Go through each line of the records below and count those with the word "picture"; give only the total.

** Start **

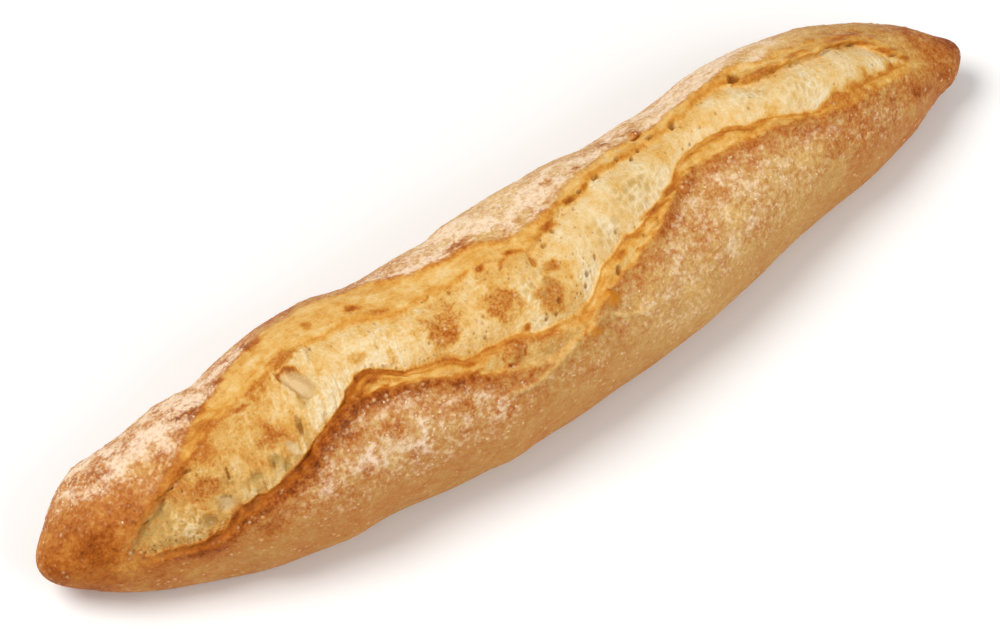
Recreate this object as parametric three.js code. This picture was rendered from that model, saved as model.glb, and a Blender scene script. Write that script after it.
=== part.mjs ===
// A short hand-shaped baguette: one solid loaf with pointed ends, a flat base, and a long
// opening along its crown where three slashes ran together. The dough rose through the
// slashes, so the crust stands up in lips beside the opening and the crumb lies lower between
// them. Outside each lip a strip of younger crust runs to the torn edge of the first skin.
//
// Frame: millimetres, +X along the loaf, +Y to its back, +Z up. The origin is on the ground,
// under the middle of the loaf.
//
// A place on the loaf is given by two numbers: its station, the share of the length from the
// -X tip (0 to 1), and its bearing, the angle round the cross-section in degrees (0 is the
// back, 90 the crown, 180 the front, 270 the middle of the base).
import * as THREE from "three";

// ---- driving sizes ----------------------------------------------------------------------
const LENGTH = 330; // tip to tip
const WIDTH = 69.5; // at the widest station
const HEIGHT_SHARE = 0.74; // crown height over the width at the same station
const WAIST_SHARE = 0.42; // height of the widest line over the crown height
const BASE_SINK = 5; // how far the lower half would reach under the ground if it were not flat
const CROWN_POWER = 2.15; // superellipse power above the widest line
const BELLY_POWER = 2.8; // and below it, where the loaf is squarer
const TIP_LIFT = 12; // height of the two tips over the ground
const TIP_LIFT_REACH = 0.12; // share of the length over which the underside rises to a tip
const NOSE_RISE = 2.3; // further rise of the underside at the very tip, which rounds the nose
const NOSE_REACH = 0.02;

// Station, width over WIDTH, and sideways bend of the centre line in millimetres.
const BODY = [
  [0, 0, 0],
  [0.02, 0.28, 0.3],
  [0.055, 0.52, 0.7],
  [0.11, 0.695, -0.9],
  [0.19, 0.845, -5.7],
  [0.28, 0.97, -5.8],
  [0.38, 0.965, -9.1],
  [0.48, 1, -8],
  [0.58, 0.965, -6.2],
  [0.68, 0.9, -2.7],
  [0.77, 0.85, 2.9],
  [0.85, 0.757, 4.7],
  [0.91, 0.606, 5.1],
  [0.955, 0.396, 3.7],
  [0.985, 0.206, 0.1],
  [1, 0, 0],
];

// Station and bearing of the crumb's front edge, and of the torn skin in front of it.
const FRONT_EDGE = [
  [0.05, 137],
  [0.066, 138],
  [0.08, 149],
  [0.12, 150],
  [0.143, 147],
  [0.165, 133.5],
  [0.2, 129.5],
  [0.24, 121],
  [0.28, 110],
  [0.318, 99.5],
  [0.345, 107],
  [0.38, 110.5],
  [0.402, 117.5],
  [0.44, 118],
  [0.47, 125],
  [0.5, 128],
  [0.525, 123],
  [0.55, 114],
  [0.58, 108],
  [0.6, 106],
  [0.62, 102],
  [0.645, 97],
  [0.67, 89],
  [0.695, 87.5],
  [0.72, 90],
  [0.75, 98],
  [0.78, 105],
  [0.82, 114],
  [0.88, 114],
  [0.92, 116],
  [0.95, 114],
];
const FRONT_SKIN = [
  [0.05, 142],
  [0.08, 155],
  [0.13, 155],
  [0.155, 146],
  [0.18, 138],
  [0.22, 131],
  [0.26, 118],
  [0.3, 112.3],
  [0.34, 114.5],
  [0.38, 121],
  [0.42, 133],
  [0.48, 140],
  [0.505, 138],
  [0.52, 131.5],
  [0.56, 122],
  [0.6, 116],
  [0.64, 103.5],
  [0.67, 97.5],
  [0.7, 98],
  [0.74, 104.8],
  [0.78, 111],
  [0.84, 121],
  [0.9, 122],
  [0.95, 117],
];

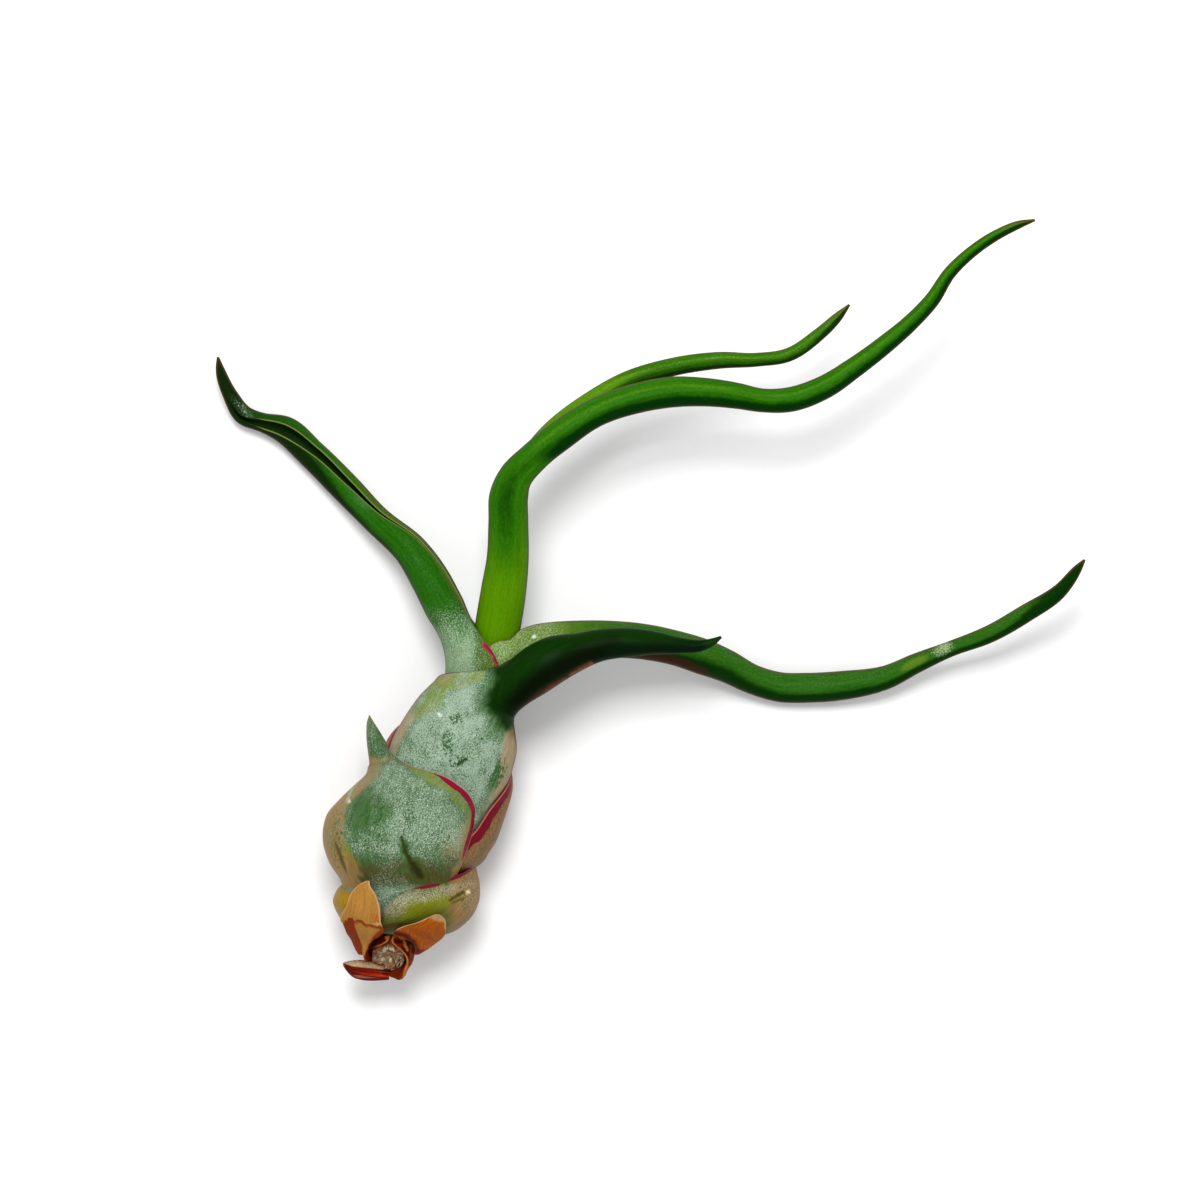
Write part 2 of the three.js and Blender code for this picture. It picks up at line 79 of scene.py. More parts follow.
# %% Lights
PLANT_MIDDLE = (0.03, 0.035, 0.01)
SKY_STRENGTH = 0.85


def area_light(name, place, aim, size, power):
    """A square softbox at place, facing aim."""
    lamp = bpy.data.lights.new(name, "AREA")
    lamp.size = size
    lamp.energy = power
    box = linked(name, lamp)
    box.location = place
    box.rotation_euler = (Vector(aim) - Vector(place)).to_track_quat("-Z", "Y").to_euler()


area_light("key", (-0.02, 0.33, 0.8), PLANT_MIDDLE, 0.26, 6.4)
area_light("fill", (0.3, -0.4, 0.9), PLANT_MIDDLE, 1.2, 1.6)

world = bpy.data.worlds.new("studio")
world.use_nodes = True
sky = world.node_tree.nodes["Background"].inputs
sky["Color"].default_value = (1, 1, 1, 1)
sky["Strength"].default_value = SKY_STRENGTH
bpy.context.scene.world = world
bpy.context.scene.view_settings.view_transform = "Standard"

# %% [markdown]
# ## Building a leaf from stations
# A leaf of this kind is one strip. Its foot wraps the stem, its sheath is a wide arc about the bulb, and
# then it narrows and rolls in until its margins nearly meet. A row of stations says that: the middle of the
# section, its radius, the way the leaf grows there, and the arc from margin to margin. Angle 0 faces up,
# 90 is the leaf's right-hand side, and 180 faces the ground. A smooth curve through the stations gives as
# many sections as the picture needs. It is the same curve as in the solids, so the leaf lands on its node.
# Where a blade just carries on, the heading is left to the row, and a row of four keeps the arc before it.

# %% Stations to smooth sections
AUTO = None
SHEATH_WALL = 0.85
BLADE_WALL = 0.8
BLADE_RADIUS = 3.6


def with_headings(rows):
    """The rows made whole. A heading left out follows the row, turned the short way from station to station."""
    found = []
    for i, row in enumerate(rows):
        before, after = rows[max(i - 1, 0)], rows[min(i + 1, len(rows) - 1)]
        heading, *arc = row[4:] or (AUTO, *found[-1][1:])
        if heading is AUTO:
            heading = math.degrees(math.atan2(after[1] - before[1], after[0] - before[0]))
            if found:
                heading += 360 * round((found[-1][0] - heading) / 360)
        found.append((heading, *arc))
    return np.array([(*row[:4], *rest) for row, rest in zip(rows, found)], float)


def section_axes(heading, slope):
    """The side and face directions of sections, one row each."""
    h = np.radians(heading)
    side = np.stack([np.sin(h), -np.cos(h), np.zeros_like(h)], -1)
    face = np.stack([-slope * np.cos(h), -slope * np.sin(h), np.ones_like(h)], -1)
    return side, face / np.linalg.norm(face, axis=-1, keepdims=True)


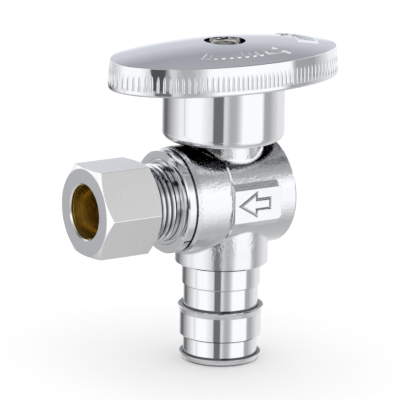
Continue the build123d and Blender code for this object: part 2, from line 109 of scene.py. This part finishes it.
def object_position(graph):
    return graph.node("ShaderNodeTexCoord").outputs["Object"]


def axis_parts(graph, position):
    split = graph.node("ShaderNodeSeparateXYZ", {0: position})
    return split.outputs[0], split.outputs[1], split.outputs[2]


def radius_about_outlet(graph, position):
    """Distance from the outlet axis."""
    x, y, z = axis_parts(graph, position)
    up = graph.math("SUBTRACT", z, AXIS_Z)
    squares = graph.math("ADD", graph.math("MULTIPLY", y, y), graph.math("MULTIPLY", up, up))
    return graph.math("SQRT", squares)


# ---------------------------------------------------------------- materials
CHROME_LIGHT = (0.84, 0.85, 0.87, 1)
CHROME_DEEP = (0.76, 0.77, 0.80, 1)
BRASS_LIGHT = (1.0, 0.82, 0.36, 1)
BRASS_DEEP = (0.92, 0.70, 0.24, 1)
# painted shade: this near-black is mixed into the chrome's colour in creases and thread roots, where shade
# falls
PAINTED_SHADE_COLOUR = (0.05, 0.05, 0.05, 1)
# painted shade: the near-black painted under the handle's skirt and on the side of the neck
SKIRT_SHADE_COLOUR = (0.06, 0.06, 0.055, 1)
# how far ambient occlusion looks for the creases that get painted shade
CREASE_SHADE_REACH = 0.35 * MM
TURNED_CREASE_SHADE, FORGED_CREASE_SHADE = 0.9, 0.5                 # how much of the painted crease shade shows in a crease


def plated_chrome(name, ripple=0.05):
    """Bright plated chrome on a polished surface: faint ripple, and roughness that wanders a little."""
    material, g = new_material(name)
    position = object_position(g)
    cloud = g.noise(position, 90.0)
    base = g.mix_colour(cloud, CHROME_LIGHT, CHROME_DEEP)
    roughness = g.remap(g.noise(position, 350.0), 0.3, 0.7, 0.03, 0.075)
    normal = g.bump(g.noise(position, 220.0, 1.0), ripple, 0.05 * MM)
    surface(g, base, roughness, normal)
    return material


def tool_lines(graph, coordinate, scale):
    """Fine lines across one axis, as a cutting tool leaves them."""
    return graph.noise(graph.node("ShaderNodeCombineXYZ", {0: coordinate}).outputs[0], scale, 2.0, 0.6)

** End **

▶ _EXERCISE RESPONSE_
3